IN BRIEF

Severely Obese by Kindergarten: What’s a Doctor to Do?

October 23, 2015

The numbers of children and adolescents with severe obesity have continued to rise in the past 30 years, but only a few centers provide evidence-based care for severe childhood obesity.

Childhood obesity affects 17 percent of children in the United States, and nearly one-third of these children are severely obese. The prevalence rates of children with severe obesity are increasing rapidly, setting kids up for a lifetime of health issues, from early atherosclerosis and hypertension to type 2 diabetes and psychological problems.

Studies indicate that children with severe obesity respond poorly to conventional lifestyle interventions. Although bariatric surgery can be an effective treatment, long-term outcomes are still being studied, and it is often inaccessible to most families due to the limited availability of adolescent programs offering the option.

However, according to a recent paper from the Institute of Medicine’s (IOM)Roundtable on Obesity Solutions, these poor responses to lifestyle interventions may be because current approaches assume that all children and adolescents with obesity or severe obesity are a homogenous group. The process of clinical subtyping could identify variations in severe childhood obesity, leading to improved treatments.

Ihuoma Eneli, MD, medical director of the Center for Healthy Weight and Nutritionat Nationwide Children’s Hospital and primary author of the IOM discussion paper, and colleagues agree that research characterizing this population of children with severe obesity is the first step to unraveling appropriate treatment options.

The American Academy of Pediatrics Institute for Healthy Childhood Weight and theChildren’s Hospital Association have already partnered to begin the process of clinical subtyping for severe obesity, creating the Expert Exchange, an interdisciplinary group of experts from tertiary care obesity programs at 21 children’s hospitals nationwide. The Expert Exchange will focus on children ages 0 to 5 years old. The project will include qualitative feedback from clinicians, families and children, all of whom are integral to determining how individual characteristics may form recognizable subtypes.

“Currently, there is a deficit in our knowledge about early-onset childhood obesity, but children who present with severe obesity by age 5 are a subgroup that is distinct and rare enough to potentially offer a number of specific clinical subtypes,” says Dr. Eneli, who is also a professor of Clinical Pediatrics at The Ohio State University College of Medicine. “By broadly examining etiological and clinical characteristics across several stages of the life cycle — early infancy, toddlerhood and preschool phase — research would cut across several developmental stages, environmental settings and caregivers, ultimately leading to a promising framework on which further, more effective treatment can be based.”

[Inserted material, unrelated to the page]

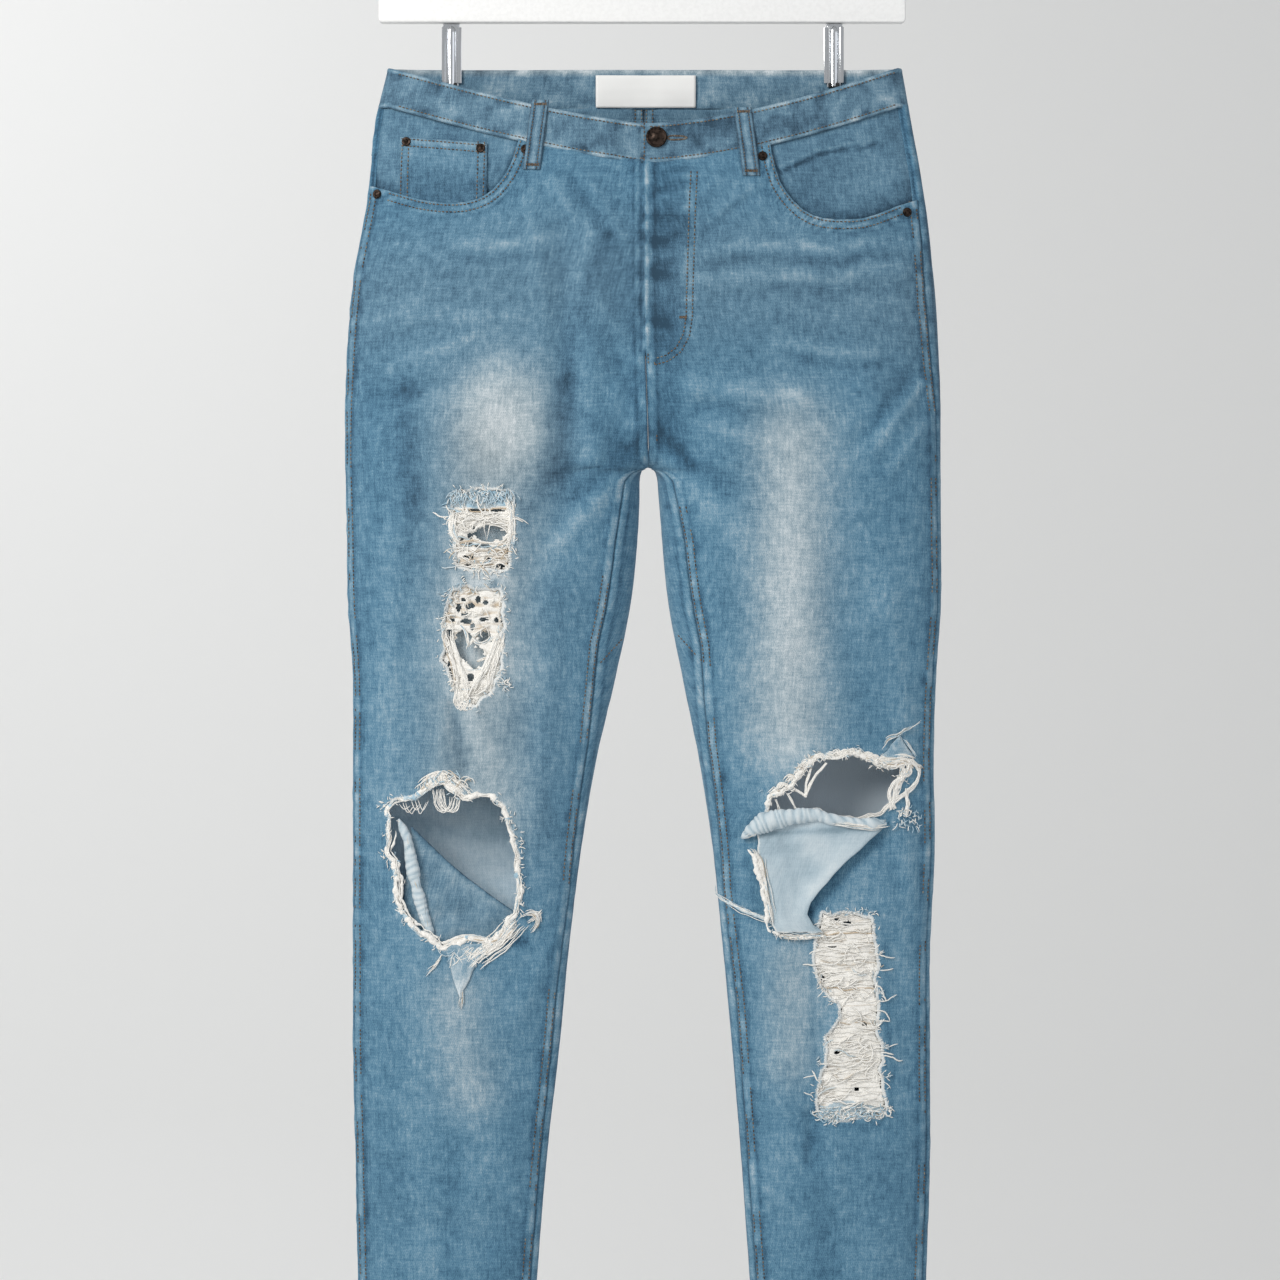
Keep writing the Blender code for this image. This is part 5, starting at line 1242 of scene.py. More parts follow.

“The Expert Exchange initiative offers a chance to advance the care of children and adolescents with severe obesity,” explains Dr. Eneli. “And the perspective of clinicians who treat these young children is an invaluable part of the process of clinical subtyping.”

 

References:

  1. Eneli I, Woolford SJ, Hassink S. Advancing the care of children and adolescents with severe obesity: a reason for clinical subtyping. Discussion Paper, Institute of Medicine, Washington, 2015 Apr 30.
  2. Katzmarzyk PT, Barlow S, Bouchard C, Catalano PM, Hsia DS, Inge TH, Lovelady C, Raynor H, Redman LM, Staiano AE, Spruijt-Metz D, Symonds ME, Vickers M, Wilfley D, Yanovski JA. An evolving scientific basis for the prevention and treatment of pediatric obesity. International Journal of Obesity. 2014 Jul;38(7):887-905.